◆ Exercise aim
Output exactly the lines from the first one down to the line containing "of the basket.", inclusive.

◆ Given information
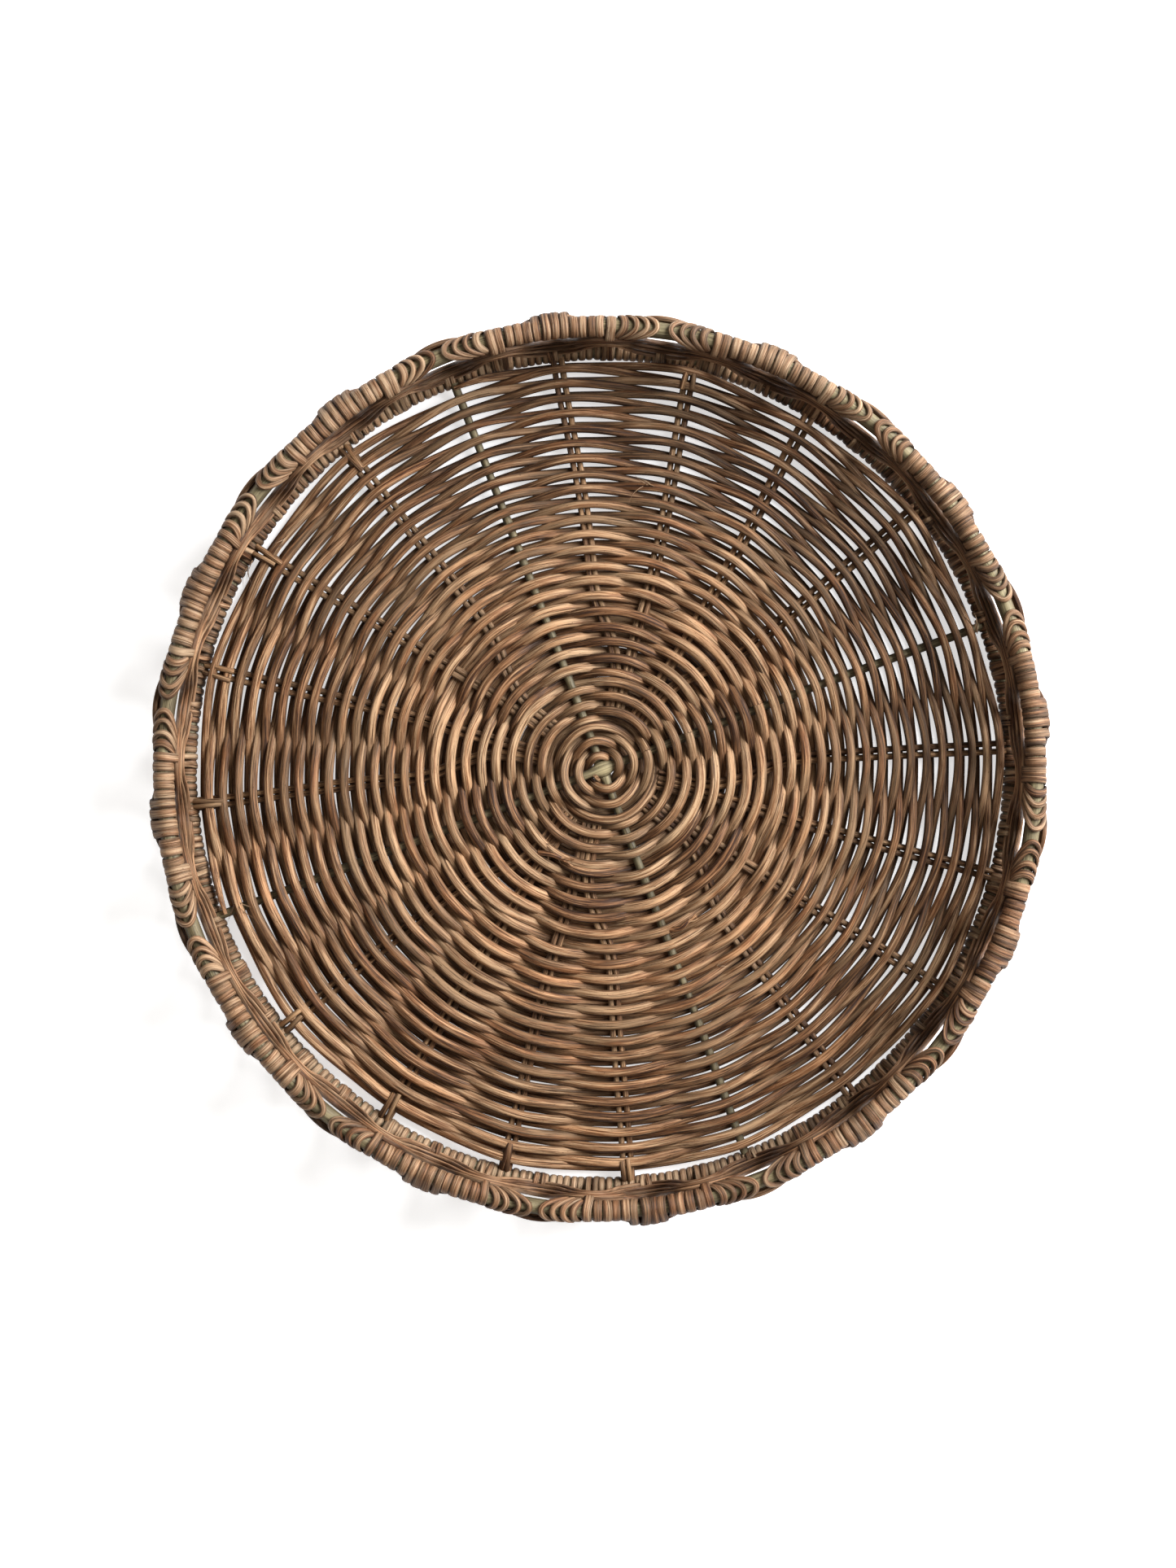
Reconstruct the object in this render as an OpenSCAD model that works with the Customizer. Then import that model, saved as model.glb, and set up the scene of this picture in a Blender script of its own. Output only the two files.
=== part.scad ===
// Round woven rattan tray basket: a flat randed base, two hoops and two bands of
// bent canes that run up and down between the hoops.
// Millimetres, +Z up. The origin is on the floor, at the middle of the basket.

/* [Hoops] */
// Radius of the lower hoop's centre line
lower_hoop_r = 220; // [219:0.5:222]
// How much wider the upper hoop is than the lower one, on the radius
flare = 3; // [0:0.5:6]
// Height of the upper hoop's centre line
upper_hoop_z = 54.9; // [50:0.1:70]
// Radius of the pole that both hoops are bent from
pole_r = 4.1; // [3.6:0.1:4.3]
// Radius over the peel wound round the lower hoop
lower_wrap_r = 4.75; // [4.6:0.05:5]
// Radius over the peel wound round the upper hoop
upper_wrap_r = 5.1; // [4.8:0.05:5.4]

/* [Base] */
// Angle of the first arm of the cross, from +X
arm_angle = 21; // [0:1:89]
// Radius of the two thick cross sticks
stick_r = 2.25; // [1.8:0.05:2.4]
// Radius of a spoke cane
cane_r = 1.6; // [1.2:0.05:1.7]
// Height of the base's middle plane
base_z = 6.5; // [6.4:0.05:7]
// Radius at which the weaving starts
weave_start_r = 9.4; // [9:0.1:11]
// Distance between neighbouring rows of weaving
row_pitch = 4; // [3.9:0.01:4.02]
// Side of a weaver, which is close to square once it is pressed into place
weaver_side = 3.5; // [3:0.1:3.7]
// How far a weaver rises over a spoke, from the middle plane
weaver_lift = 4.3; // [4:0.05:4.5]

/* [Wave bands] */
// Waves in one turn of each band
waves = 24; // [24:24:24]
// Height of the lowest point of a band's middle line
trough_z = 15.2; // [15.2:0.1:17]
// Height of the highest point of a band's middle line
crest_z = 50; // [48:0.1:52]
// Radius of the bend at each crest and trough
bend_r = 12.3; // [11.5:0.1:12.6]
// Side of a wave cane
wave_cane_side = 2.4; // [2:0.1:2.5]
// Distance between neighbouring canes of a band
wave_cane_pitch = 2.9; // [2.7:0.05:3]
// Canes in each band
wave_canes = 4; // [4:1:4]
// Distance from the wall's middle surface to a band's middle line
band_offset = 6.4; // [6.4:0.05:7]

/* [Lashings] */
// Number of lashed stretches on the upper hoop
lashings = 12; // [12:12:12]
// Angle that each lashed stretch covers
lashing_angle = 28; // [20:1:28]
// Angle of the middle of the first lashed stretch, from +X
first_lashing = 6.5; // [0:0.5:29]
// Width of one tie, as an angle
tie_angle = 1.6; // [1.2:0.1:2]
// Thickness of the peel in a tie
tie_t = 1; // [0.8:0.1:1.2]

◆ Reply
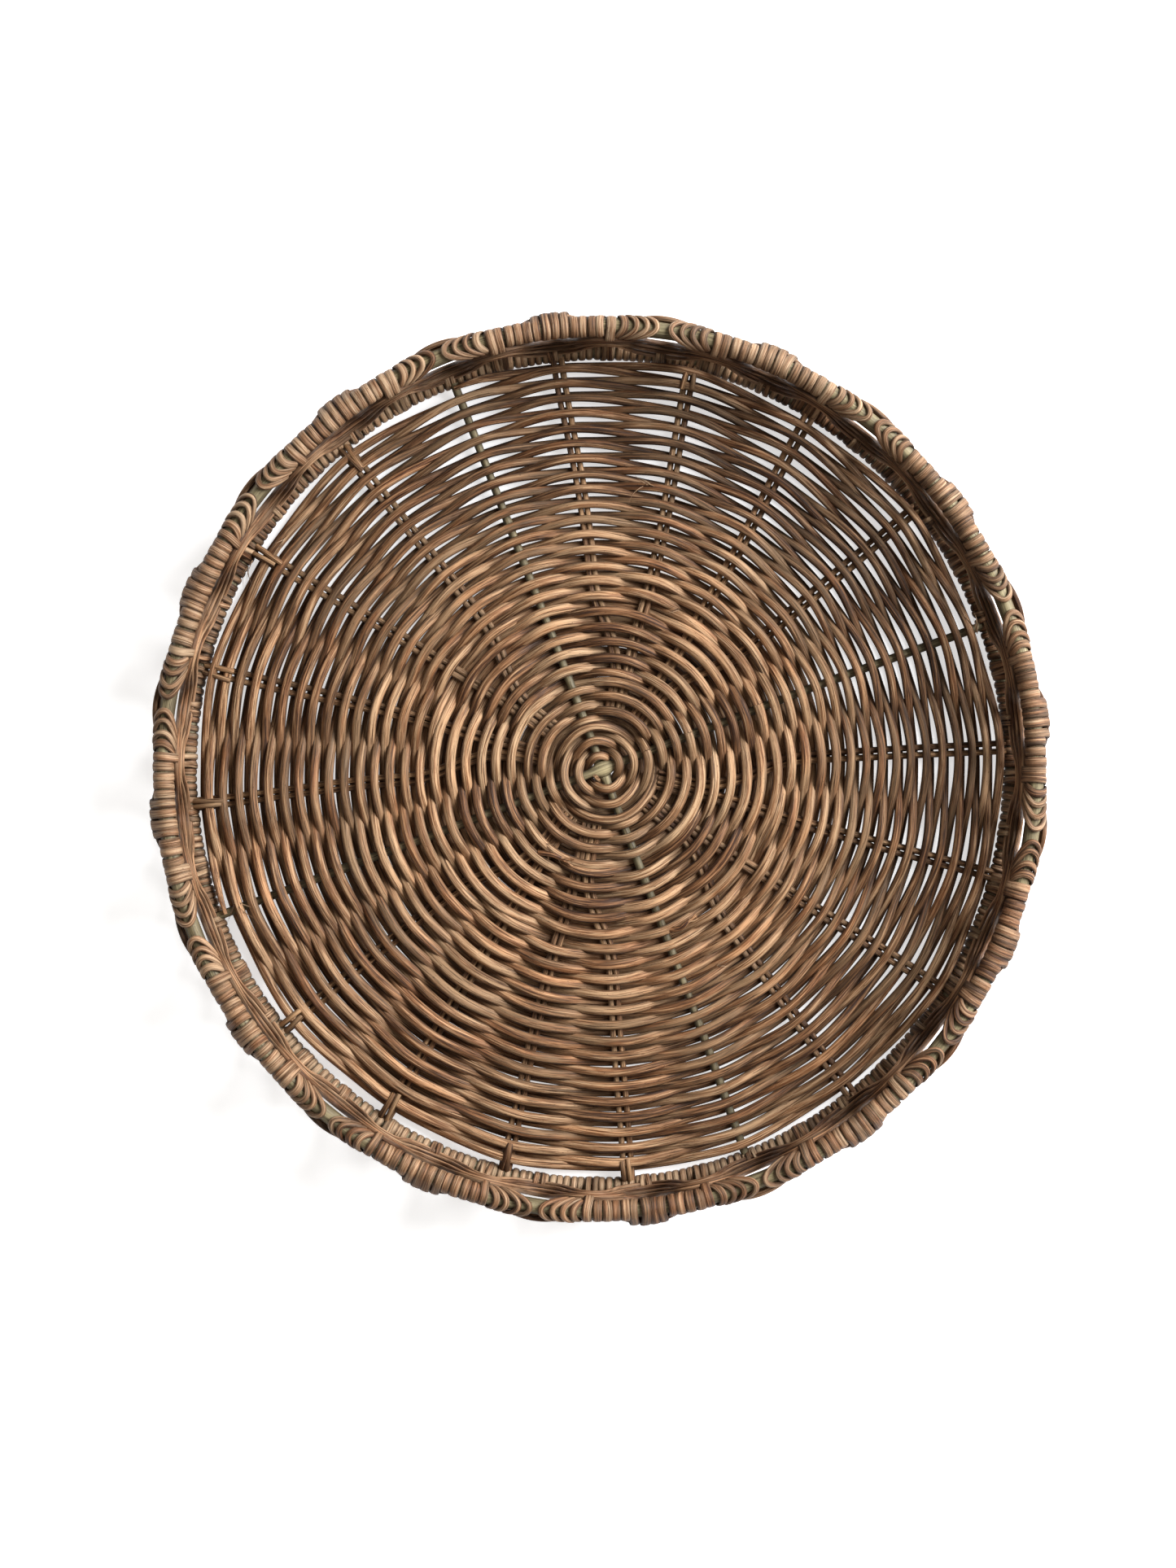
Reconstruct the object in this render as an OpenSCAD model that works with the Customizer. Then import that model, saved as model.glb, and set up the scene of this picture in a Blender script of its own. Output only the two files.
=== part.scad ===
// Round woven rattan tray basket: a flat randed base, two hoops and two bands of
// bent canes that run up and down between the hoops.
// Millimetres, +Z up. The origin is on the floor, at the middle of the basket.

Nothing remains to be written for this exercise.